Director: Ishana Night Shyamalan
Stars: Dakota Fanning, Olwen Fouéré, Georgina Campbell
This is probably somewhat frustrating. You’re one of the youngest, freshest filmmakers operating in Hollywood (nothing like a bit of nepotism to fast track your career), your dad’s helped shepherd your very-on-brand mystery thriller into cinemas worldwide but, because of minutiae to do with rights and territories, nobody’s quite sure what your calling card is even called.
Billed and advertised as The Watchers some places, The Watched in others, its an infuriating promotional snafu for a movie that itself wrestles with identity. Hell, it’s almost fitting. But the alternate titles hold the ability to weight the film very differently, positioning us on one side or the other of a pane of two-way glass.

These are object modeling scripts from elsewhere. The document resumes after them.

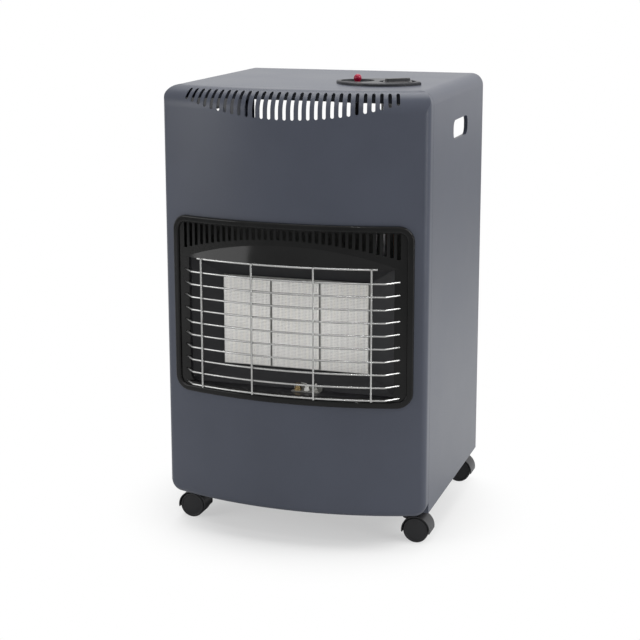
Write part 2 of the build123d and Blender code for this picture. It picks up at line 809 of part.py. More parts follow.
# -------------------------------------------------------------- pilot group
foot_z = window_bottom - firebox_t - foot_below
plate_top = window_bottom + pilot_plate_t
with BuildPart() as pilot_bracket:
    with BuildSketch(Plane.XY.offset(window_bottom)):
        with Locations((pilot_x + couple_dx / 2, pilot_y)):
            Rectangle(couple_dx + pilot_plate_d, pilot_plate_d)
        for x, d in pilot_feet:
            with Locations((x, pilot_y)):
                Circle(d / 2 + foot_play, mode=Mode.SUBTRACT)
    extrude(amount=pilot_plate_t)
    # rear lip of the folded plate
    with BuildSketch(Plane.XY.offset(window_bottom)):
        with Locations((pilot_x + couple_dx / 2, pilot_y + pilot_plate_d / 2)):
            Rectangle(couple_dx + pilot_plate_d, pilot_plate_t, align=(Align.CENTER, Align.MAX))
    extrude(amount=pilot_plate_d / 2)
save(pilot_bracket, "pilot_bracket")

with BuildPart() as pilot_burner:
    with Locations((pilot_x, pilot_y, foot_z)):
        Cylinder(pilot_burner_d / 2, plate_top + pilot_burner_high - foot_z,
                 align=(Align.CENTER, Align.CENTER, Align.MIN))
    with Locations((pilot_x, pilot_y, plate_top)):
        Cylinder(pilot_burner_d / 2 + 1.5, 3, align=(Align.CENTER, Align.CENTER, Align.MIN))
    # flame ports that face the tiles and the electrode
    with Locations((pilot_x, pilot_y, plate_top + pilot_burner_high - 4)):
        Box(pilot_burner_d * 2, 2, 3)
        Cylinder(pilot_burner_d / 2 - 1.2, 20, align=(Align.CENTER, Align.CENTER, Align.MIN),
                 mode=Mode.SUBTRACT)
        Box(pilot_burner_d * 3, 2, 3, mode=Mode.SUBTRACT)
save(pilot_burner, "pilot_burner")

with BuildPart() as thermocouple:
    with BuildSketch(Plane.XZ.offset(-pilot_y)):
        x = pilot_x + couple_dx
        with BuildLine():
            Polyline((x, foot_z), (x + couple_d / 2, foot_z), (x + couple_d / 2, plate_top),
                     (x + couple_d / 2 + 1.5, plate_top), (x + couple_d / 2 + 1.5, plate_top + 3),
                     (x + couple_d / 2, plate_top + 3),
                     (x + couple_d / 2, plate_top + couple_high - 2),
                     (x + couple_d / 4, plate_top + couple_high), (x, plate_top + couple_high),
                     (x, foot_z))
        make_face()
    revolve(axis=Axis((pilot_x + couple_dx, pilot_y, 0), (0, 0, 1)))
save(thermocouple, "thermocouple")

electrode_x = pilot_x + electrode_dx
with BuildPart() as spark_electrode:
    with Locations((electrode_x, pilot_y, foot_z)):
        Cylinder(electrode_d / 2, plate_top + electrode_high - foot_z,
                 align=(Align.CENTER, Align.CENTER, Align.MIN))
    with Locations((electrode_x, pilot_y, plate_top)):
        Cylinder(electrode_d / 2 + 1.2, 2.5, align=(Align.CENTER, Align.CENTER, Align.MIN))
    chamfer(faces().sort_by(Axis.Z)[-1].edges(), 0.8)
save(spark_electrode, "spark_electrode")

with BuildPart() as spark_wire:
    tip_z = plate_top + electrode_high
    with BuildLine() as spark_path:
        FilletPolyline((electrode_x, pilot_y, tip_z), (electrode_x, pilot_y, tip_z + 4.5),
                       (pilot_x + pilot_burner_d / 2 + 2, pilot_y, tip_z + 4.5), radius=2)
    with BuildSketch(Plane(origin=spark_path.wire() @ 0, z_dir=spark_path.wire() % 0)):
        Circle(spark_d / 2)
    sweep(path=spark_path.wire())
save(spark_wire, "spark_wire")


# ------------------------------------------------------------------ base pan
def hook_slot(wall_front, wall_back, hook_z):
    """Low and high edge of the slot that a slanting hook needs in a wall."""
    near = cover_y - wall_back
    far = cover_y - wall_front
    half = hook_t / 2 / cos(radians(45)) + hook_play
    return hook_z - far - half, hook_z - near + half


cover_hook_zs = (cover_bottom + hook_from_edge, cover_top - hook_from_edge)
tray_half = body_w / 2 - sheet - pan_play
tray_front = seam_y + sheet + pan_play
tray_back = rear_y - sheet - pan_play
stem_spots = [(side * stem_x, y) for side in (-1, 1) for y in (caster_front_y, caster_rear_y)]

with BuildPart() as base_pan:
    with Locations((0, (tray_front + tray_back) / 2, floor_top)):
        Box(2 * tray_half, tray_back - tray_front, pan_wall,
            align=(Align.CENTER, Align.CENTER, Align.MIN))
    fillet(edges().filter_by(Axis.Z), 4)
    offset(amount=-pan_sheet, openings=faces().sort_by(Axis.Z)[-1])
    # pressed round seat for the gas cylinder
    with Locations((0, seat_y, pan_floor)):
        Cylinder(seat_d / 2, seat_rise, align=(Align.CENTER, Align.CENTER, Align.MIN))
    with Locations((0, seat_y, floor_top)):
        Cylinder(seat_d / 2 - pan_sheet, seat_rise, align=(Align.CENTER, Align.CENTER, Align.MIN),
                 mode=Mode.SUBTRACT)
    with Locations(*[(x, y, pan_floor) for x, y in stem_spots]):
        Hole(stem_thread_d / 2 + screw_play, depth=2 * pan_sheet)
    with Locations(*[(x, y, pan_floor) for x, y in base_screw_spots]):
        Hole(screw_d / 2 + screw_play, depth=2 * pan_sheet)
    low, high = hook_slot(tray_back - pan_sheet, tray_back, cover_hook_zs[0])
    for side in (-1, 1):
        with Locations((side * hook_x, tray_back - pan_sheet / 2, (low + high) / 2)):
            Box(hook_w + 2 * hook_play, 2 * pan_sheet, high - low, mode=Mode.SUBTRACT)
save(base_pan, "base_pan")


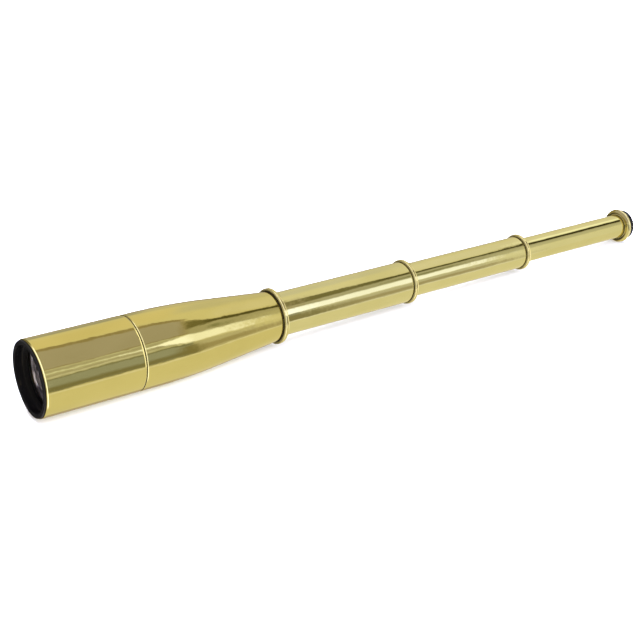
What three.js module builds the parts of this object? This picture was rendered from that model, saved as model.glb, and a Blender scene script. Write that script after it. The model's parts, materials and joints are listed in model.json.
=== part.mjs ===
// Collapsible brass spyglass with three draws, drawn out and lying on a table.
// Units are millimetres, +Z is up and +X runs from the objective to the eyepiece.
// Every piece is turned on a lathe, so a piece is an outline [along, radius] swept about the optical axis.
// "Along" is measured from the front rim on the barrel, and from the bead a tube slides out of on a draw.

import * as THREE from 'three';

// Driving dimensions of the barrel
const BARREL_RADIUS = 18;
const BARREL_WALL = 0.6;
const SEAM_AT = 47.2;
const SHOULDER_AT = 54;
const CONE_ANGLE = THREE.MathUtils.degToRad(6.1);
const NECK_AT = 123.2;
const NECK_RADIUS = 12.5;

// Driving dimensions of the draws, from the widest to the narrowest
const DRAW_PITCH = 82;
const DRAW_RADII = [10.85, 8.95, 6.9];
const DRAW_WALLS = [0.5, 0.5, 0.6];
const BUSH_LENGTHS = [17, 13, 9];
const BEAD_RADII = [14, 11.8, 10.05];
const BEAD_LENGTH = 3.1;
const COLLAR_FLANGE = 2.5;
const COLLAR_SPIGOT = 4.5;
const COLLAR_WALL = 0.45;

// Driving dimensions of the glass and the two ends
const OBJECTIVE_RADIUS = 15.3;
const LENS_LIP = 0.3;
const MOUTH_PROUD = 0.9;
const CELL_END = 20;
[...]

Adapted from a novel by A.M. Shine, it goes a little something like this. Mina (a game Dakota Fanning) is an American in Ireland who finds herself stranded in a seemingly endless forest in the country’s western-most wilds. Nursing the childhood trauma (obvs) of her mother’s untimely death, Mina discovers that this is no ordinary forest when a woman named Madeline (Olwen Fouéré) hastens her into the ‘coop’; a concrete box with a two-way mirror wall that’ll keep her safe from the unseen ‘watchers’ in the woods. Also trapped are Clara (Georgina Campbell), who likes dancing, and Daniel (Oliver Finnegan), who seems like he probably doesn’t usually get out much.
There’s plenty of conjecture – and, later on, lore – about who or what the ‘watchers’ in this scenario are. Indeed, this appears to have been the main steer of the source material, tonally positioning the movie somewhere between Twilight and True Blood in terms of (un)seriousness (and no, they’re not vampires). Less fleshed out are our trapped humans, none of whom speak like a convincing person, each feathered – barely – with rudimentary traits or backstory.
This could be deliberate. Once we know a little about the situation, it’s all-too-easy to suspect that someone in the group isn’t who they’re claiming to be (indeed, one of the film’s twists is cinder-block-to-the-head obvious from basically the beginning). But with four cyphers puzzling out the forest’s mysteries, we’re left in a mire of clumsily written exposition and precious little else. In terms of what to expect along the way? Well, someone’s evidently a big fan of LOST. The Abrams/Cuse/Lindelof juggernaut is visually referenced time and again, but the mood and sensibility of the piece is more akin to LOST‘s present garbled successor; From.
Without spoiling too much, it’s possible that The Watchers/The Watched can be read as something of a commentary on our present apprehensions about AI technology, and the faltering process of mimicry that has many of us wondering just how long a leash such innovation is going to be allowed. There’s also, fleetingly, something here that echoes tensions of ownership and control that’s been at the heart of Irish independence for centuries. But such readings are effectively lost in the chaos of the movie’s wild-out third act, where it’s origins as an unabashed fantasy novel really start to show themselves. Fun as it all is in the moment, even a cursory cross-examination in the aftermath is awash with contrivances, conveniences and a lot of false logic.
Ishana Night Shyamalan shows some solid instincts here, but with daddy operating so closely as a producer it can be impossible to tell what’s hers and what’s the hand resting on her shoulder. Still, functionally and visually, there’s enough nous displayed to suggest she could easily make it on her own. Those kid gloves need to come off. For her own evolution as a storyteller, and to divorce her choices and techniques a little from her father’s, as this effort very much plays within the family sandbox.
On the one hand that’s kind of sweet and endearing. That the family brand is surviving generations. On the other, The Watchers/The Watched evidences a clear identity crisis beyond the struggles of it’s captives.